Por vezes sonho a Beira Alta da minha infância, vestida de verdes pinhos, tecidos em mantos espessos, correndo por montes e vales, aqui e ali rasgados em aflorações agrestes de granitos, intervalados de vinhedos, hortas e quintas, feitas das subsistências do beirão, homem duro e laborioso, crestado por frios geados e Verões ardentes, trabalhando de sol a sol e ganhando, no suor do rosto e no martírio do corpo, o pão de cada dia…

Imagens de tempos idos no tempo da vida, cruzam-se-me céleres na mente, trazendo-me à memória, a saudade dolente e bucólica, duma Beira Alta que foi evoluindo na voragem insaciável do desenvolvimento; hoje, tudo mudou, já pouco ou nada é o mesmo.

Cresci ali, na antiga quinta de S. Cosmado, numa casa de pedra, à beira do pinhal e do caminho, que pelo cemitério ou cruz da mata, me levava a Mangualde, passando na serração do Duarte Carvalho, cuja “máquina”, nos sons estridentes do apitar e do trabalhar, marcava o ritmo da vida ali, naquele lugar; este, mudou de nome, hoje é Bairro de S. João, o pinhal afogou-se em betão, a “máquina” emudeceu e a fábrica, que tanta riqueza e emprego gerou, foi-se nos ventos do progresso.

Nesta altura do ano, formigavam de vida os campos da Beira, floridos e abastados em frutos, brotando das árvores e da terra fecunda, por força da natureza e dos braços das gentes, erguidas da cama na alvorada dos dias, passados a cavar, semear, regar e colher, ceadas do caldo e das batatas, por vezes, já o luar ia alto; a vida era trabalho e o trabalho era a vida.

Dava gosto caminhar no serpentear dos carreiros, entre campos cultivados, germinando em pão e vinho, cavados palmo a palmo, roçados das silvas, perfumados de rosas bravas e madressilvas, voados e chilreados por rouxinóis e pintassilgos, aqui e acolá, arados no resfolegar de pachorrentas juntas de bois, cantados nas vozes frescas das raparigas e assobiados em melodias de resposta dos homens, atarefados na lavoura, dura e trabalhosa, feita de encanto e harmonia, unindo o homem e a natureza, em perfeita comunhão da vida.

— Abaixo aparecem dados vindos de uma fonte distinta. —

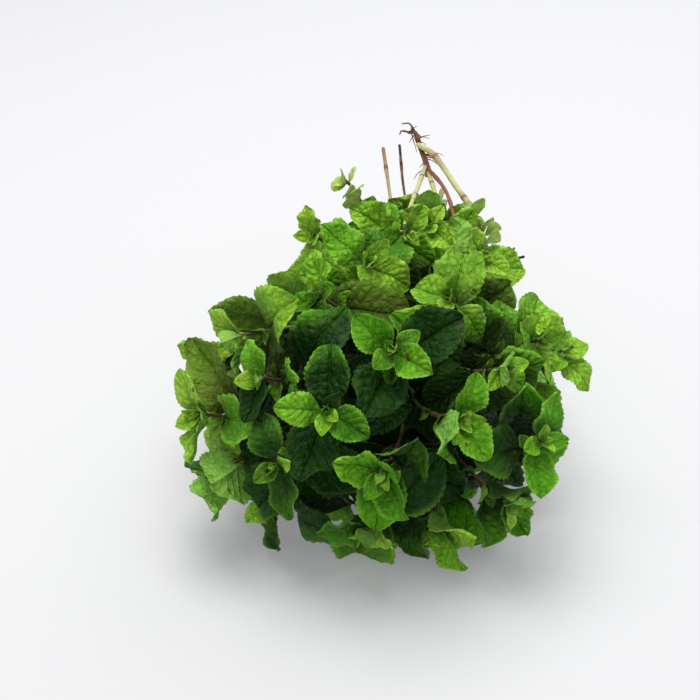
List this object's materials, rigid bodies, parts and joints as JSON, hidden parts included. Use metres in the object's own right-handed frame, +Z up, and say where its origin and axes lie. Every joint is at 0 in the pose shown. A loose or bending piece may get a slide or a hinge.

Nesses campos, no trabalho da terra, aprendi a vida, nos intervalos dos livros, pela mão da “Ti Maria Alexandra”, a minha avó, beirã talhada no granito madrasto do destino que Deus lhe deu; para ela a Beira Alta foi o seu mundo, os campos foram a sua casa, a família a sua razão de ser, o trabalho e a honra uma outra religião; gerações sucessivas de mulheres e homens assim da Beira Alta e não só, sacrificaram as suas vidas no altar do trabalho, pelo bem comum.

Os carreiros que conheci e caminhei, apagaram-se na falta de uso, ou submergiram no alcatrão e no cimento armado, construído em casas, em que muitas renegaram da Beira o desenho e o granito; os campos, esses, muitos deles jazem estéreis, questionando-se donde virá agora o pão, que outrora tinham de produzir?

Que é dos imensos pinhais, matizados aqui e ali de carvalhos e castanheiros, embelezando com os verdes da vida a paisagem beirã, fornecendo do chão o mato para estrumar as terras e a caruma para acender a lareira, da rama o calor para aquecer o forno, onde cozia a broa e, do tronco, resina, lenha e madeira ?

As matas de pinheiros esfumaram-se no inferno anual das chamas, ateadas por mãos de má fé a soldo de novos interesses, e que devoram os pinheiros e plantam nas suas cinzas eucaliptos, sanguessugas da água e da vida da terra.

Campos pouco trabalhados, pinheirais e soitos ardidos, casas de rostos meios estranhos à Beira, granitos despidos dos seus mantos de verduras, horizontes vazios do verde das matas, rios outrora de águas fartas, ora minguadas e até secas nas raízes dos eucaliptos omnipresentes… a Beira de hoje mudou um pouco.

Vivemos novos tempos, menos rudes, menos rurais, menos agrestes e mais fartos…

O progresso, pelas mãos dedicadas e competentes dos Mangualdenses, em particular dos seus dirigentes, corre hoje por outros caminhos, felizmente, prósperos e carentes de mão de obra, garantindo aos Beirões trabalho e sustento, em novas fábricas e novos serviços, que mudaram aquela Beira Alta da minha infância, mas que continua linda e melhor de vida para todos!